Efficient synthesis of ginkgo compound could lead to new drugs, 'green' insecticides
Chemists at Scripps Research have invented an efficient method for making a synthetic version of the plant compound bilobalide, which is naturally produced by gingko trees. It's a significant feat because bilobalide—and closely related compounds—hold potential commercial value as medicines and "green" insecticides.
Ginkgo trees produce the compound to repel insect pests, but it is effectively non-toxic to humans. The method, published in Nature, allows chemists to make and study bilobalide and related compounds relatively easily and much more affordably than previously possible.
"This process demonstrates how inventing the right new chemical reactions allows quick access to complex natural compounds," says Ryan Shenvi, Ph.D., professor in the Department of Chemistry at Scripps Research. "Now we can access bilobalide and the chemical space around it, much of which might have even better properties."
The ginkgo tree (Ginkgo biloba) is considered a living fossil. Closely related species lived on Earth 270 million years ago, before dinosaurs, and managed to survive subsequent global cataclysms that extinguished the dinosaurs as well as most other kinds of plant and animal.
Unsurprisingly, given that legacy, individual ginkgo trees today are unusually hardy and long-lived; some specimens are said to be thousands of years old. Traditional Chinese medicine includes the use of ginkgo extracts for a variety of ailments, and even the leaves are said to have been used in ancient times as bookmarks to protect against paper-eating insects like silverfish.
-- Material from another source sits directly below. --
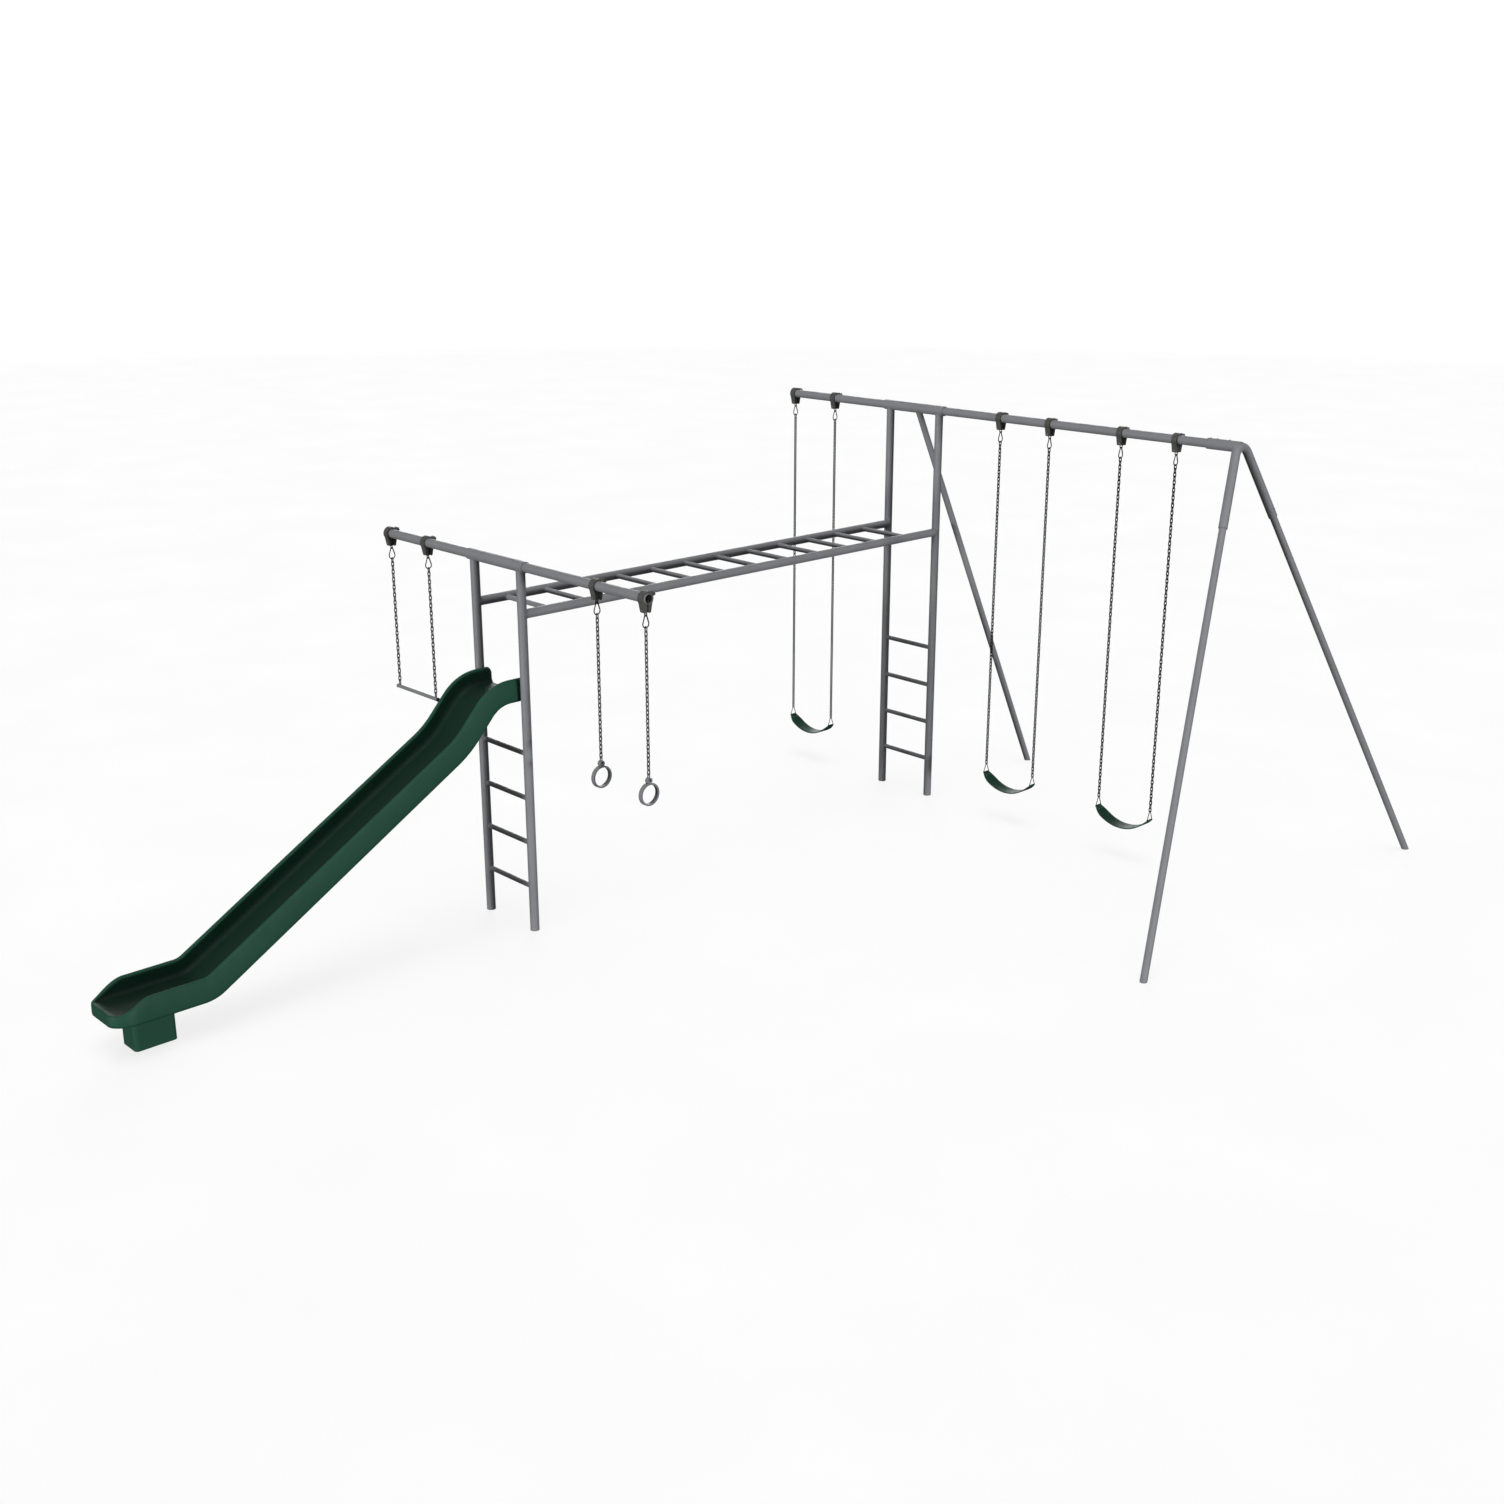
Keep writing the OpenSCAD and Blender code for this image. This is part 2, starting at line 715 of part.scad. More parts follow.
// Puts its children at the cross bolt that carries the eye, pointing back
module at_cross_bolt() {
    translate([0, -lobe_width, -bolt_depth]) rotate([-90, 0, 0]) children();
}

module jaw_holes() {
    at_ear_bolt() translate([0, 0, -2]) cylinder(r = bolt_r + fit_gap, h = 3 * ear_thickness);
    at_cross_bolt() translate([0, 0, -5]) cylinder(r = bolt_r + fit_gap, h = 2 * lobe_width + 10);
    for (side = [0, 1]) {
        translate([0, 0, -bolt_depth]) rotate([-90, 0, side * 180])
            translate([0, 0, lobe_width]) cylinder(r = bolt_d + 2, h = 20);
    }
}

module clamp_front_jaws() {
    color(cast) placed() at_hangers()
        difference() {
            across_x(clamp_width) difference() {
                clamp_outline();
                rear_share();
            }
            jaw_holes();
        }
}

module clamp_rear_jaws() {
    color(cast) placed() at_hangers()
        difference() {
            across_x(clamp_width) intersection() {
                clamp_outline();
                rear_share();
            }
            jaw_holes();
        }
}

module clamp_bolts() {
    color(cast) placed() at_hangers() {
        at_ear_bolt() bolt(2 * ear_thickness + split_gap, bolt_d);
        at_cross_bolt() bolt(2 * lobe_width, bolt_d);
    }
}

// An oval eye that hangs on the cross bolt, standing in the XZ plane
module eye() {
    rotate([90, 0, 0])
        wire_ring([[0, -eye_top], [0, -eye_top - eye_drop]], [eye_bend, eye_bend], eye_wire);
}

// A pear-shaped snap hook round the eye's lower wire, standing in the YZ plane
module hook() {
    rotate([90, 0, 90])
        wire_ring([[0, -hinge_depth], [0, -hinge_depth - hook_span]], [hook_top_bend, hook_low_bend],
                  hook_wire);
}

// A chain as one plain tube of its links' width, with the links' own mass
module chain(beam_height, low) {
    top = beam_height - chain_depth;
    translate([0, 0, low - beam_height])
        difference() {
            cylinder(d = chain_width, h = top - low);
            translate([0, 0, -1]) cylinder(d = chain_width - 2 * chain_wall, h = top - low + 2);
        }
}

module hanger_eyes() {
    color(black_steel) placed() at_hangers(rings = false) eye();
}

// ---------- Belt swings ----------

module at_swing(n) {
    for (side = [-1, 1]) {
        translate([swing_x[n] + side * swing_width / 2, ladder_distance, rear_beam_height]) children();
    }
}

module swing_hooks(n) {
    color(black_steel) placed() at_swing(n) hook();
}

module swing_chains(n) {
    low = seat_hinge + delta_bend + delta_wire / 2 + fit_gap;
    color(black_steel) placed() at_swing(n) chain(rear_beam_height, low);
}

module swing_triangles(n) {
    color(black_steel) placed() at_swing(n)
        translate([0, 0, seat_hinge - rear_beam_height]) rotate([90, 0, 90])
            wire_ring([[0, 0], [-delta_half, -delta_rise], [delta_half, -delta_rise]],
                      [delta_bend, delta_bend, delta_bend], delta_wire);
}

// The belt's plan: full width under the rider, drawn in to the triangles at both ends
module belt_plan() {
    half = swing_width / 2;
    wide = belt_width / 2;
    narrow = belt_loop_length / 2 + 4;
    polygon([for (q = [[1, 1], [-1, 1], [-1, -1], [1, -1]])
        each (q[0] * q[1] > 0
              ? [[q[0] * (half + 8), q[1] * narrow], [q[0] * (half - 22), q[1] * (narrow + 16)],
                 [q[0] * (half - 75), q[1] * wide]]
              : [[q[0] * (half - 75), q[1] * wide], [q[0] * (half - 22), q[1] * (narrow + 16)],
                 [q[0] * (half + 8), q[1] * narrow]])]);
}

module swing_belt(n) {
    half = swing_width / 2;
    color(green) placed()
        translate([swing_x[n], ladder_distance, seat_height])
            difference() {
                union() {
                    intersection() {
                        translate([0, 0, belt_radius - belt_sag]) rotate([90, 0, 0])
                            linear_extrude(height = belt_width + 20, center = true)
                                difference() {
                                    circle(r = belt_radius + belt_thickness / 2, $fn = 96);
                                    circle(r = belt_radius - belt_thickness / 2, $fn = 96);
                                    translate([-1000, belt_sag - belt_radius]) square([2000, 2000]);
                                }
                        translate([0, 0, -belt_sag - 50])
                            linear_extrude(height = belt_sag + 100) belt_plan();
                    }
                    for (side = [-1, 1]) {
                        translate([side * half, belt_loop_length / 2, 0]) rotate([90, 0, 0])
                            cylinder(r = belt_loop_r, h = belt_loop_length);
                    }
                }
                for (side = [-1, 1]) {
                    translate([side * half, belt_width, 0]) rotate([90, 0, 0])
                        cylinder(r = delta_wire / 2 + fit_gap, h = 2 * belt_width);
                }
            }
}

// ---------- Trapeze ----------

module at_trapeze() {
    for (x = trapeze_hangers) translate([x, 0, front_beam_height]) children();
}

module trapeze_hooks() {
    color(black_steel) placed() at_trapeze() hook();
}

module trapeze_chains() {
    color(steel) placed() at_trapeze() chain(front_beam_height, trapeze_top + fit_gap);
}

module trapeze_bar() {
    half = trapeze_length / 2;
    color(steel) placed() translate([0, 0, trapeze_height])
        difference() {
            union() {
                rod([trapeze_x - half, 0, 0], [trapeze_x + half, 0, 0], trapeze_d / 2);
                for (x = trapeze_hangers) {
                    translate([x, 0, trapeze_d / 2]) rotate([90, 0, 0])
                        rotate_extrude() translate([trapeze_eye_bend, 0]) circle(r = 3);
                }
            }
            rod([trapeze_x - half - 1, 0, 0], [trapeze_x + half + 1, 0, 0], trapeze_d / 2 - 2.5);
        }
}

module trapeze_caps() {
    color(black_steel) placed()
        for (side = [-1, 1]) {
            translate([trapeze_x + side * trapeze_length / 2, 0, trapeze_height])
                rotate([0, side * 90, 0]) {
                    cylinder(r = trapeze_d / 2 + 1.5, h = 5);
                    translate([0, 0, -15]) cylinder(r = trapeze_d / 2 - 2.5 - fit_gap, h = 15.1);
                }
        }
}

// ---------- Gym rings ----------

module at_ring(n) {
    translate([ring_hangers[n], 0, front_beam_height]) children();
}

module ring_eye(n) {
    color(black_steel) placed() at_ring(n) eye();
}

module ring_hook(n) {
    color(black_steel) placed() at_ring(n) hook();
}

module ring_chain(n) {
    color(steel) placed() at_ring(n) chain(front_beam_height, ring_top + fit_gap);
}

// A flat hoop with a boss on top that the chain's last link goes through
module gym_ring(n) {
    color(steel) placed() translate([ring_hangers[n], 0, ring_height])
        across_x(ring_depth)
            difference() {
                union() {
                    circle(d = ring_d);
                    translate([0, ring_boss_z]) circle(r = ring_boss_r);
                }
                circle(d = ring_d - 2 * ring_band);
                translate([0, ring_boss_z + 4]) circle(r = 8);
            }
}

// ---------- Every sub-part ----------

post(-post_x, 0, front_beam_height);  // front_left_post
post(post_x, 0, front_beam_height);  // front_right_post
post(-post_x, ladder_distance, rear_beam_height);  // rear_left_post
post(post_x, ladder_distance, rear_beam_height);  // rear_right_post
ladder_rungs(0);  // front_ladder_rungs
ladder_rungs(ladder_distance);  // rear_ladder_rungs
sleeve(0, front_beam_height);  // front_sleeve
sleeve(ladder_distance, rear_beam_height);  // rear_sleeve
front_beam();
rear_beam();
rail(-post_x);  // left_rail
rail(post_x);  // right_rail
monkey_bars();
brace();
a_frame_crown();
beam_socket();
leg(-1);  // near_leg
leg(1);  // far_leg
frame_bolts();
foot_plugs();
slide_shell();
slide_foot();
slide_bolts();
clamp_front_jaws();
clamp_rear_jaws();
clamp_bolts();
hanger_eyes();
for (n = [0 : 2]) {
    name = str("swing_", n + 1);
    swing_hooks(n);
    swing_chains(n);
    swing_triangles(n);
    swing_belt(n);
}
trapeze_hooks();
trapeze_chains();
trapeze_bar();
trapeze_caps();
for (n = [0 : 1]) {
    name = str("ring_", n + 1);
    ring_eye(n);
    ring_hook(n);
    ring_chain(n);
    gym_ring(n);
}
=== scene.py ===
"""Looks for the pipe-frame swing set: chain links, snap hooks, belts, slide, welds and finishes."""

import json
import math
import random

import bmesh
import bpy
from mathutils import Matrix, Vector


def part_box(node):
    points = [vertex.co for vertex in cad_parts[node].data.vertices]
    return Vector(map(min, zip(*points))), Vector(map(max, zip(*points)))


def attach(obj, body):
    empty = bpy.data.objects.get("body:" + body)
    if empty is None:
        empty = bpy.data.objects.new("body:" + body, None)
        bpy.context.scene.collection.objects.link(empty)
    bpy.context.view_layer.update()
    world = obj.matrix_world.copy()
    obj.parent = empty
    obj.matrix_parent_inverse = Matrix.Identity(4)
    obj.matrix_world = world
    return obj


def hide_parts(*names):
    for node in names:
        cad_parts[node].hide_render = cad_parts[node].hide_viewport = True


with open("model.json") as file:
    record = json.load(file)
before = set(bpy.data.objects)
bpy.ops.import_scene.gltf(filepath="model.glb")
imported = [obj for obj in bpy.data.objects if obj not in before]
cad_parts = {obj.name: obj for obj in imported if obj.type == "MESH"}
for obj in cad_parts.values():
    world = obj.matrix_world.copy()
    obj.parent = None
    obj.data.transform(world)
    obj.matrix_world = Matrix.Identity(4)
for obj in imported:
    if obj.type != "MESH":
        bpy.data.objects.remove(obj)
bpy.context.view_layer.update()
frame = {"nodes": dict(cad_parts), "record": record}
random.seed(7)

# ---------- Places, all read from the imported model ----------


def mid(node):
    """Centre of a CAD node's box."""
    low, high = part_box(node)
    return (low + high) / 2


JOINTS = {j["name"]: j for j in frame["record"]["behaviour"]["joints"]}
LADDER_X = (mid("front_left_post").x + mid("front_right_post").x) / 2
POST_X = mid("front_right_post").x - LADDER_X
FRONT_Y = mid("front_left_post").y
REAR_Y = mid("rear_left_post").y
FRONT_Z = mid("front_beam").z
REAR_Z = mid("rear_sleeve").z
PIPE_R = (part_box("front_beam")[1].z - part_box("front_beam")[0].z) / 2
SLEEVE_R = (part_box("front_sleeve")[1].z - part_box("front_sleeve")[0].z) / 2
RAIL_Z = mid("left_rail").z
RUNG_R = (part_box("monkey_bars")[1].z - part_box("monkey_bars")[0].z) / 2


def pin(joint):
    """Place of a joint's axis."""
    return Vector(JOINTS[joint]["pos_m"])


# ---------- Node materials ----------


def new_material(name):
    m = bpy.data.materials.new(name)
    m.use_nodes = True
    tree = m.node_tree
    return m, tree, tree.nodes["Principled BSDF"]


def add(tree, kind, **values):
    """A node, with its plain properties and its input defaults set by name."""
    n = tree.nodes.new(kind)
    for key, value in values.items():
        if key in n.inputs:
            n.inputs[key].default_value = value
        else:
            setattr(n, key, value)
    return n


def noise(tree, coords, scale, detail=4.0, rough=0.55):
    n = add(tree, "ShaderNodeTexNoise", Scale=scale, Detail=detail, Roughness=rough)
    tree.links.new(coords, n.inputs["Vector"])
    return n.outputs["Fac"]


def ramp(tree, fac, stops):
    """A colour ramp through (place, colour) stops."""
    n = tree.nodes.new("ShaderNodeValToRGB")
    e = n.color_ramp.elements
    while len(e) < len(stops):
        e.new(0.5)
    for k, (place, colour) in enumerate(stops):
        e[k].position = place
        e[k].color = (*colour, 1.0)
    tree.links.new(fac, n.inputs["Fac"])
    return n.outputs["Color"]


def to_range(tree, fac, low, high, from_low=0.3, from_high=0.7):
    n = add(tree, "ShaderNodeMapRange")
    n.inputs["From Min"].default_value = from_low
    n.inputs["From Max"].default_value = from_high
    n.inputs["To Min"].default_value = low
    n.inputs["To Max"].default_value = high
    tree.links.new(fac, n.inputs["Value"])
    return n.outputs["Result"]


def mix(tree, fac, a, b):
    n = tree.nodes.new("ShaderNodeMix")
    n.data_type = "RGBA"
    for value, socket in ((fac, n.inputs["Factor"]), (a, n.inputs[6]), (b, n.inputs[7])):
        if isinstance(value, bpy.types.NodeSocket):
            tree.links.new(value, socket)
        elif isinstance(value, float):
            socket.default_value = value
        else:
            socket.default_value = (*value, 1.0)
    return n.outputs[2]


def shade(c, k):
    return tuple(v * k for v in c)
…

A likely factor in G. biloba's longevity is the set of insecticidal compounds found in its leaves and nuts. These include ginkgolide compounds, which can cause dangerous bleeding in humans who ingest them at high enough doses, but also the less well known bilobalide, which has powerful effects on insects but appears to be essentially non-toxic to people. Bilobalide also breaks down quickly in the environment, adding to its attributes for a "green" insecticide.
However, bilobalide has a complex carbon-skeleton structure with eight oxygen atoms that makes it inherently tricky to synthesize. Previously published methods were lengthy, in part because of the difficulty of getting all those oxygen atoms into the proper positions.
"We tried a different approach," Shenvi says. "Rather than chiseling away at the structure by putting oxygen atoms in one-by-one, we started with large, oxygen-containing fragments, and then pieced them together, like assembling Ikea furniture."
The new synthesis method, developed principally by graduate students Meghan Baker and Robert Demoret, as well as postdoc Masaki Ohtawa, culminated with a procedure in which the bowl-like molecular architecture was opened and a final oxygen atom was placed at a precise location inside it.
"Figuring out how to do the last part was a monumental effort," Shenvi says.
The synthesis, on the whole, involves far less time and effort compared to prior methods, and its development means that chemists now have a practical organic-synthesis method for making not only bilobalide but also derivative compounds, in order to investigate their properties as insecticides or even as potential pharmaceuticals. Researchers have reported in previous studies that bilobalide reverses cognitive deficits in an animal model of Down syndrome, and that it protects dopamine neurons in a model of Parkinson's disease.
"We were first interested in bilobalide because of its potential relevance for human neuroscience," Shenvi says. "However, since word has spread about the new synthesis, we've had the strongest expression of interest from the agrochemical industry, because of bilobalide's good characteristics as an insecticide and its safety profile."
Shenvi and his colleagues plan to use their new method to make bilobalide analogs and explore their properties.